Historic building in Jiangsu Province, China

The former British Consulate, is located at 53 Po Xijindu Ancient Street facing Daxi Road and Boxian Road, Zhenjiang, Jiangsu Province, China. In 1864, Britain constructed the consulate on Yuntai Mountain, which belonged to the British Concession in Zhenjiang at that time. In 1888, the British Consulate was burned down in local riots. From 1889 to 1890, it was rebuilt, occupying an area of 17 acres. Since the British Concession in Zhenjiang was officially returned to the Chinese government in 1929, Britain revoked the soldiers at the consulate in Zhenjiang, and turned it to the government.
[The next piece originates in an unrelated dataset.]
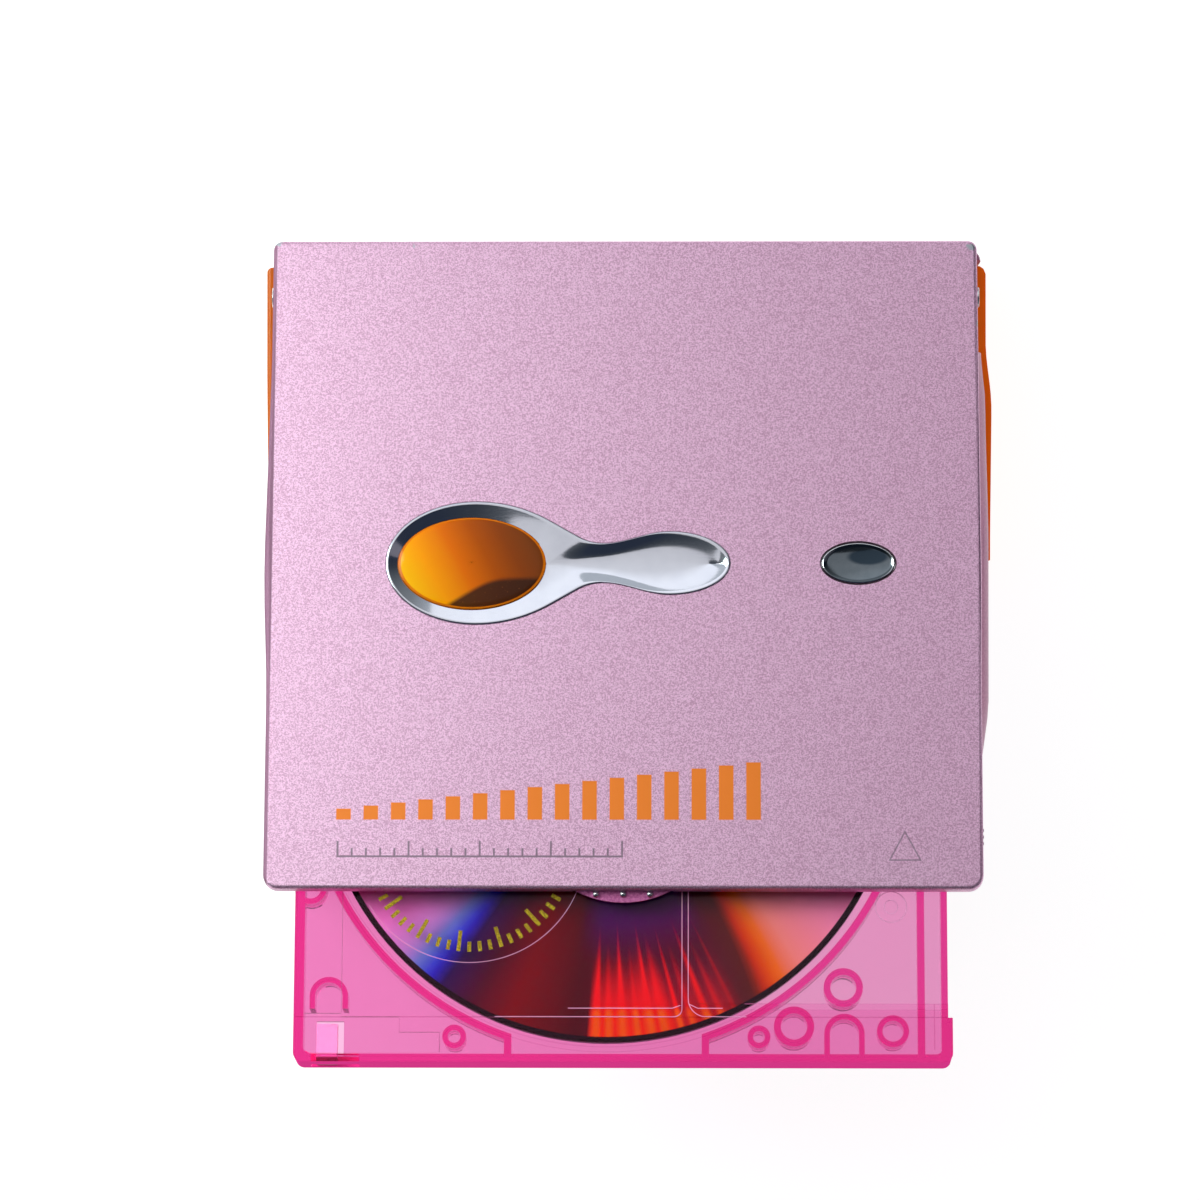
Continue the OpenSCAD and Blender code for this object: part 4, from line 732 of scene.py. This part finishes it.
# %% Both halves
CART_FRONT, SILL_Z = -55.6, 10.7


def front_faces(mesh):
    """Which faces look forwards in the level lid's frame and lie on the cartridge's front, and which
    look up from the sill of the small window in its front wall. A normal's level parts are
    z = ny sin a + nz cos a and y = ny cos a - nz sin a."""
    n = len(mesh.polygons)
    normal, centre = np.zeros(n * 3), np.zeros(n * 3)
    mesh.polygons.foreach_get("normal", normal)
    mesh.polygons.foreach_get("center", centre)
    normal, level = normal.reshape(-1, 3), turned(centre.reshape(-1, 3) / MM, -OPEN)
    c, s = math.cos(OPEN), math.sin(OPEN)
    looks_up = s * normal[:, 1] + c * normal[:, 2] > 0.5
    looks_ahead = s * normal[:, 2] - c * normal[:, 1] > 0.5
    # The sill takes the solid pink too, which stands for the shade inside the window: painted shade.
    sill = looks_up & (level[:, 1] < CART_FRONT + 1.1) & (abs(level[:, 2] - SILL_Z) < 0.15)
    return sill | looks_ahead & (level[:, 1] < CART_FRONT + 0.6)


for half in ("cartridge_top", "cartridge_bottom"):
    piece = copied(half, clear_pink, edge=0.07, sharp=35)
    piece.data.materials.append(frosted_pink_painted_glow)
    picked = front_faces(piece.data)
    piece.data.polygons.foreach_set("material_index", picked.astype(np.int32))
    print(half, "front faces:", int(picked.sum()))


# %% [markdown]
# ## Film label
# A clear round label and a clear panel lie on the cartridge. Their cut edges are the bright hairlines
# that cross the disc, and the darker lines beside them stand for shallow steps of the face. Each is a
# flat ribbon along a path, carried as four corners per point. The round label's print is a plain gold
# dial of short strokes.


# %% Ribbons along a path
FILM, FILM_THICK = 14.8, 0.02


def ribbon(path, width):
    """A flat ribbon on the cartridge's face: every point of the path gives four corners, left and
    right by width / 2 along the path's normal, below and above. Neighbours are joined and both ends
    closed."""
    low, high = FILM, FILM + FILM_THICK
    path = np.array(path, float)
    ahead = np.gradient(path, axis=0)
    ahead /= np.linalg.norm(ahead, axis=1)[:, None]
    side = np.stack([-ahead[:, 1], ahead[:, 0]], 1) * width / 2
    corners = [np.column_stack([path + k * side, np.full(len(path), z)])
               for k, z in ((1, low), (-1, low), (-1, high), (1, high))]
    points = np.stack(corners, 1).reshape(-1, 3)
    i, k = np.meshgrid(np.arange(len(path) - 1) * 4, np.arange(4), indexing="ij")
    quads = np.stack([i + k, i + (k + 1) % 4, i + 4 + (k + 1) % 4, i + 4 + k], -1).reshape(-1, 4)
    last = len(points) - 4
    return points, np.concatenate([quads, [[0, 1, 2, 3], [last, last + 1, last + 2, last + 3]]])


def joined(parts):
    """Several (points, faces) as one pair: the faces of each are shifted by the points before it."""
    shift = np.cumsum([0] + [len(points) for points, _ in parts[:-1]])
    return (np.concatenate([points for points, _ in parts]),
            np.concatenate([faces + k for (_, faces), k in zip(parts, shift)]))


def arc(cx, cy, radius, start, stop, steps=48):
    """Points of an arc: centre + radius (cos t, sin t)."""
    t = np.radians(np.linspace(start, stop, steps))
    return np.stack([cx + radius * np.cos(t), cy + radius * np.sin(t)], 1)


LABEL = (-16.84, -32.0)
panel_left = np.concatenate([[[-14.0, -50.66], [5.4, -50.66]], arc(5.6, -49.8, 0.86, -90, 0, 9),
                             [[6.46, -30.0]]])
panel_right = np.concatenate([[[7.14, -30.0], [7.14, -48.6]],
                              arc(9.1, -48.7, 1.95, 180, 262, 13), [[13.5, -50.66]]])
inner_left = [[-6.0, -49.72], [5.4, -49.72], [6.3, -49.4]]
inner_right = [[7.3, -49.3], [8.2, -49.72], [10.9, -49.72]]
edges = [ribbon(line, 0.085) for line in (panel_left, panel_right, inner_left, inner_right)]
edges += [ribbon(arc(29.35, -38.5, r, 0, 360, 49), 0.06) for r in (0.75, 1.7)]
edges.append(ribbon(arc(*LABEL, 12.7, -150, -20), 0.07))
step_lines = [ribbon([[-34.9, -50.33], [-30.8, -50.33], [-30.8, -50.72], [-24.4, -50.72],
                      [-24.4, -52.4], [-20.0, -52.4], [-20.0, -54.6]], 0.08),
              ribbon([[-30.76, -50.2], [-30.76, -30.0]], 0.05)]


def film_recipe(p):
    fine = p.noise(1.5, 2.0)
    return {"Base Color": mix(tone(236, 146, 200), tone(250, 184, 224), fine), "Roughness": 0.25}


def step_recipe(p):
    fine = p.noise(1.5, 2.0)
    return {"Base Color": mix(tone(178, 84, 128), tone(198, 104, 146), fine), "Roughness": 0.4}


surface("film_edges", *joined(edges), finish("film_edge", film_recipe, "lid"), "cartridge",
        "pink_clear")
surface("film_steps", *joined(step_lines), finish("film_step", step_recipe, "lid"), "cartridge",
        "pink_clear")


# %% The dial of short gold strokes
def stroke(angle, inner, outer):
    """A radial stroke of the dial from one radius to another."""
    ray = np.array([math.cos(math.radians(angle)), math.sin(math.radians(angle))])
    return [LABEL + ray * inner, LABEL + ray * (inner + outer) / 2, LABEL + ray * outer]


def print_recipe(p):
    speck = p.noise(7.0, 2.0)
    return {"Base Color": mix(tone(120, 92, 10), tone(226, 196, 40), speck.step(0.3, 0.75)),
            "Metallic": 0.6, "Roughness": 0.35, "Normal": p.bump(speck, 0.3, 0.00003)}


strokes = [ribbon(stroke(a, 10.4 if a % 24 else 9.2, 11.5), 0.42) for a in range(0, 360, 6)]
surface("label_dial", *joined(strokes), finish("gold_print", print_recipe, "lid"), "cartridge",
        "contact_metal")


# %% [markdown]
# ## Disc
# A magneto-optical disc splits light into colours that run out from the hub as sectors and mirrors its
# surroundings. Both are painted here: the colour is a ramp over the angle round the hub, a painted
# reflection with painted rainbow colours. The red sector has fine streaks that grow towards the edge,
# the sectors on the right lean a little, and the rim is black. All of it is worked out from the disc's
# own polar coordinates.


# %% Rainbow surface of the disc
# Each sector's painted colour with its angle in degrees, counted from the right-hand side
SECTORS = [(-180, (0.98, 0.46, 0.50)), (-156, (1.0, 0.5, 0.80)), (-143, (0.95, 0.66, 0.98)),
           (-136, (0.6, 0.78, 1.0)), (-132, (0.13, 0.66, 1.0)), (-128.7, (0.02, 0.07, 1.0)),
           (-125.5, (0.02, 0.006, 0.12)), (-118, (0.08, 0.002, 0.022)),
           (-110, (0.21, 0.003, 0.004)), (-97, (0.08, 0.002, 0.006)), (-68, (0.10, 0.002, 0.03)),
           (-58.3, (0.10, 0.022, 0.008)), (-55.8, (0.75, 0.07, 0.0)), (-52.2, (0.95, 0.33, 0.0)),
           (-48, (1.0, 0.56, 0.30)), (-36, (1.0, 0.58, 0.64)), (-10, (0.8, 0.3, 0.75)),
           (20, (0.10, 0.12, 0.7)), (50, (0.06, 0.5, 0.55)), (80, (0.12, 0.6, 0.2)),
           (110, (0.75, 0.7, 0.12)), (135, (0.9, 0.3, 0.1)), (160, (0.92, 0.35, 0.3))]
STREAK_START, STREAK_PERIOD = -92.5, 2.9


def disc_recipe(p):
    u, v, radius = on_disc(p)
    angle = u.math("ARCTAN2", v, u) * (180 / math.pi)
    lean = (31.0 - radius).most(0.0) * 0.4 * angle.step(-85, -60)
    sectors = p.make("ShaderNodeValToRGB", {0: (angle - lean + 180) / 360},
                     stops=[((degrees + 180) / 360, colour) for degrees, colour in SECTORS])
    drift = p.make("ShaderNodeTexNoise", {"W": angle * 0.3, "Scale": 1.0, "Detail": 1.0},
                   noise_dimensions="1D")
    phase = (angle - STREAK_START + 1.4 * (drift - 0.5)) * (2 * math.pi / STREAK_PERIOD)
    sharp, tall = [(u.math("COSINE", wave) + 1) * 0.5 for wave in (phase, phase * 0.5)]
    band = angle.step(-94.2, -92.6) * (1 - angle.step(-67, -61))
    reach = radius.step(14.5, 30.5) * (1 - 0.26 * angle.step(-78, -74)) + 0.25 * (drift - 0.5)
    hot = band * (reach + (0.12 + 0.24 * tall) * sharp * sharp - 0.12).step(0.3, 0.95) ** 1.3
    colour = mix(sectors, (1.0, 0.015, 0.012), hot)
    flame = mix((1.0, 0.07, 0.0), (1.0, 0.36, 0.0), sharp)
    colour = mix(colour, flame, hot * (-v).step(27.8, 28.9))
    blue = angle.step(-100, -90) * (1 - angle.step(-66, -58)) * (1 - radius.step(16.0, 24.0))
    colour = mix(colour, (0.05, 0.01, 0.30), blue * 0.6)
    colour = mix(colour, (0.006, 0.002, 0.004), radius.step(31.3, 31.42))
    return {"Base Color": colour, "Metallic": 0.15, "Roughness": 0.32, "Coat Weight": 0.08,
            "Coat Roughness": 0.05, "Specular IOR Level": 0.06}


copied("disc", finish("rainbow_disc", disc_recipe, "lid"), edge=0.0)


# %% [markdown]
# ## Steel, screws and the inside
# Springs, rods, pins and screws are plated steel. The holder and the shutter are satin sheet with a
# fine rolling grain along one direction. The frame is a bare light-metal casting, and the board,
# chips, rubber, battery and contacts get finishes of their own, because they show when the lid or the
# battery door is open.


# %% Metals
def satin_recipe(p):
    rolled = p.make("ShaderNodeMapping", {"Vector": p, "Scale": (0.15, 6.0, 6.0)}).noise(1.2, 3.0)
    return {"Base Color": mix((0.55, 0.56, 0.58), (0.66, 0.67, 0.69), rolled), "Metallic": 1.0,
            "Roughness": 0.26 + 0.14 * rolled, "Normal": p.bump(rolled, 0.08, 0.00003)}


def plated_recipe(p):
    haze = p.noise(1.5, 3.0)
    return {"Base Color": mix((0.70, 0.71, 0.73), (0.80, 0.81, 0.83), haze), "Metallic": 1.0,
            "Roughness": 0.14 + 0.1 * haze}


def cast_recipe(p):
    grain = p.noise(1.8, 4.0, 0.65)
    return {"Base Color": mix((0.24, 0.23, 0.25), (0.36, 0.34, 0.37), grain), "Metallic": 0.8,
            "Roughness": 0.5 + 0.1 * grain, "Normal": p.bump(grain, 0.25, 0.00005)}


def gold_recipe(p):
    haze = p.noise(1.0, 2.0)
    return {"Base Color": mix((0.62, 0.44, 0.16), (0.74, 0.56, 0.24), haze), "Metallic": 1.0,
            "Roughness": 0.25}


satin = finish("satin_steel", satin_recipe, "lid")
plated = finish("plated_steel", plated_recipe)
copied("cartridge_holder", satin, edge=0.03)
copied("cartridge_shutter", satin, edge=0.04)
copied("mid_frame", finish("bare_casting", cast_recipe), edge=0.08)
copied("hinge_pins", plated, edge=0.06)
copied("tab_studs", plated, edge=0.02)
coated(["lid_springs", "case_screws", "guide_rods", "lead_screw", "lid_screws", "turntable",
        "disc_hub", "spindle_motor", "sled_motor"], plated)
coated(["mech_chassis"], finish("chassis_steel", satin_recipe))
coated(["battery_contacts", "key_domes"], finish("gold_contact", gold_recipe))


# %% Board, mouldings, rubber, battery and lens
def tracks(p, scale, reach):
    """1 on the lines halfway between scattered points, as tracks of a board, and 0 off them."""
    gap = p.make("ShaderNodeTexVoronoi", {"Vector": p, "Scale": scale}, feature="DISTANCE_TO_EDGE")
    return 1 - gap.step(0.03, reach)


def board_recipe(p):
    pad = p.make("ShaderNodeTexVoronoi", {"Vector": p, "Scale": 0.8}).step(0.12, 0.16)
    colour = mix((0.012, 0.10, 0.05), (0.03, 0.19, 0.10), tracks(p, 0.45, 0.06))
    return {"Base Color": mix((0.62, 0.60, 0.52), colour, pad), "Roughness": 0.32,
            "Coat Weight": 0.3}


def blue_board_recipe(p):
    return {"Base Color": mix((0.01, 0.06, 0.16), (0.03, 0.14, 0.32), tracks(p, 0.4, 0.07)),
            "Roughness": 0.4}


def black_recipe(p):
    grain = p.noise(3.5, 2.0)
    return {"Base Color": mix((0.012, 0.012, 0.014), (0.03, 0.03, 0.034), grain),
            "Roughness": 0.42 + 0.1 * grain, "Normal": p.bump(grain, 0.15, 0.00003)}


def sled_recipe(p):
    grain = p.noise(2.5, 3.0)
    return {"Base Color": mix((0.05, 0.055, 0.065), (0.09, 0.10, 0.11), grain), "Roughness": 0.5,
            "Metallic": 0.3, "Normal": p.bump(grain, 0.2, 0.00004)}


def battery_recipe(p):
    fine, stripe = p.noise(2.0, 3.0), abs(p.parts()[0] - 4).step(26.0, 26.3)
    wrap = mix((0.42, 0.43, 0.46), (0.50, 0.51, 0.54), fine)
    return {"Base Color": mix(wrap, (0.62, 0.62, 0.64), stripe), "Metallic": 0.7,
            "Roughness": 0.36 + 0.1 * fine}


def glass_recipe(p):
    haze = p.noise(0.8, 2.0)
    return {"Base Color": mix((0.16, 0.30, 0.62), (0.30, 0.48, 0.82), haze), "Roughness": 0.04,
            "Coat Weight": 1.0, "Metallic": 0.2}


def tab_slider_recipe(p):
    grain, front = p.noise(2.0, 2.0), (-p.parts()[1]).step(54.7, 54.9)
    # Painted glow: the slider emits a pale light. Its front face, down in the cartridge's window, is
    # painted darker with no glow: painted shade.
    pale = mix(tone(244, 206, 228), tone(252, 226, 240), grain)
    painted_light = mix((1.0, 0.86, 0.93), (0.0, 0.0, 0.0), front)
    return {"Base Color": mix(pale, tone(150, 60, 100), front), "Roughness": 0.5,
            "Emission Color": painted_light, "Emission Strength": 0.4}


coated(["main_board"], finish("green_board", board_recipe))
coated(["key_board"], finish("blue_board", blue_board_recipe, "lid"))
coated(["board_parts", "headphone_jack"], finish("black_moulding", black_recipe))
coated(["chassis_dampers"], finish("soft_rubber", black_recipe))
coated(["pickup_sled"], finish("sled_casting", sled_recipe))
coated(["battery"], finish("battery_wrap", battery_recipe))
coated(["objective_lens"], finish("coated_lens", glass_recipe))
copied("write_protect_tab", finish("frosted_slider_painted_glow", tab_slider_recipe, "lid"), edge=0.04)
In 1958, the Zhenjiang Museum was established in the building.

==Architecture==
As Zhenjiang was an important shipping and trade hub with a large number of emigrants in the late 19th century, the Former British Consulate in Zhenjiang is of high quality. Around the mountain are five well-arranged buildings, including an office building, chief consular residence, vice consular residence, staff quarters and clubs. To the north of the mountain and facing the Yangtze River is a triplex Municipal Council of the British Concession in Zhenjiang. The style of architecture is the gallery colonial style, which was quite popular among Britain's former colonies in India and Southeast Asia. In November 1996, the Former British Consulate in Zhenjiang was listed as a Major Site Protected for Its Historical and Cultural Value at the National Level by The State Council of the People's Republic of China.